____ Given information

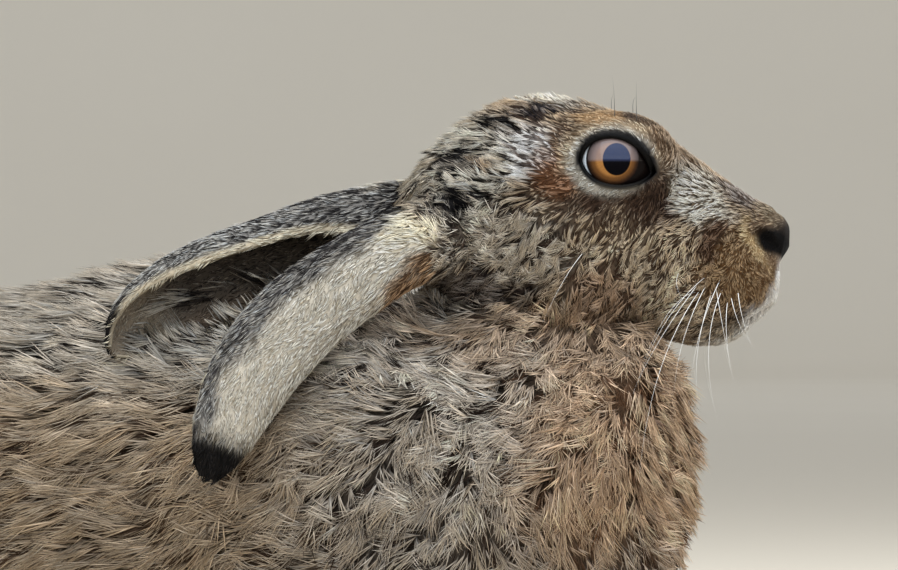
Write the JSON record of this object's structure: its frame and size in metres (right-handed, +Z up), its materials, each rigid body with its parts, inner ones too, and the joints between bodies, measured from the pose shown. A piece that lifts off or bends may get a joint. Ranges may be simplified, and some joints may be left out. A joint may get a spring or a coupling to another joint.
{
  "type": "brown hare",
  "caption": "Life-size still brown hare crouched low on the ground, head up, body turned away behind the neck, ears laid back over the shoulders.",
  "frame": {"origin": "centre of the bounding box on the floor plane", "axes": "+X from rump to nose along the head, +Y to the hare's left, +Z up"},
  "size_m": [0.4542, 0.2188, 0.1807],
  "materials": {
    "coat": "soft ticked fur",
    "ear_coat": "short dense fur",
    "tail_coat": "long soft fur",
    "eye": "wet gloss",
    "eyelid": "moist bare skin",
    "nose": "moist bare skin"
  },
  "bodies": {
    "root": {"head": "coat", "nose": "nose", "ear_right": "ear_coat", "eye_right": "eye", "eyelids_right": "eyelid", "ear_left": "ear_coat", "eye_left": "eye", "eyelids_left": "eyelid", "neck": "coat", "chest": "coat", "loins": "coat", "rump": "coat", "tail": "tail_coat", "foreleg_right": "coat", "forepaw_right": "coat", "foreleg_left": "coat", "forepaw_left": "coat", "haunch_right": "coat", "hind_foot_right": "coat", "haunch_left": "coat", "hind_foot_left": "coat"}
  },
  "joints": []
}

________

[Prompt] Your task is to repeat each line of the material exactly.

[Exercise answer]
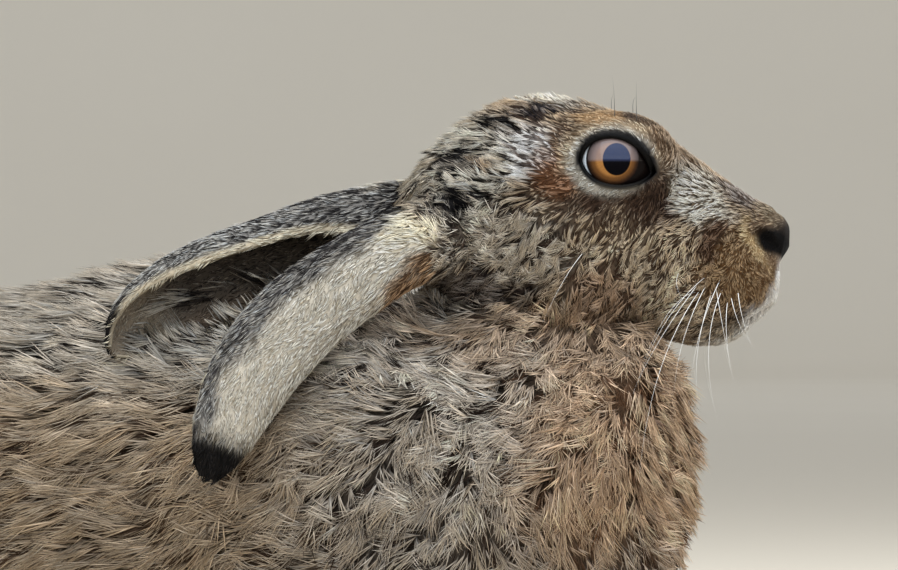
Write the JSON record of this object's structure: its frame and size in metres (right-handed, +Z up), its materials, each rigid body with its parts, inner ones too, and the joints between bodies, measured from the pose shown. A piece that lifts off or bends may get a joint. Ranges may be simplified, and some joints may be left out. A joint may get a spring or a coupling to another joint.
{
  "type": "brown hare",
  "caption": "Life-size still brown hare crouched low on the ground, head up, body turned away behind the neck, ears laid back over the shoulders.",
  "frame": {"origin": "centre of the bounding box on the floor plane", "axes": "+X from rump to nose along the head, +Y to the hare's left, +Z up"},
  "size_m": [0.4542, 0.2188, 0.1807],
  "materials": {
    "coat": "soft ticked fur",
    "ear_coat": "short dense fur",
    "tail_coat": "long soft fur",
    "eye": "wet gloss",
    "eyelid": "moist bare skin",
    "nose": "moist bare skin"
  },
  "bodies": {
    "root": {"head": "coat", "nose": "nose", "ear_right": "ear_coat", "eye_right": "eye", "eyelids_right": "eyelid", "ear_left": "ear_coat", "eye_left": "eye", "eyelids_left": "eyelid", "neck": "coat", "chest": "coat", "loins": "coat", "rump": "coat", "tail": "tail_coat", "foreleg_right": "coat", "forepaw_right": "coat", "foreleg_left": "coat", "forepaw_left": "coat", "haunch_right": "coat", "hind_foot_right": "coat", "haunch_left": "coat", "hind_foot_left": "coat"}
  },
  "joints": []
}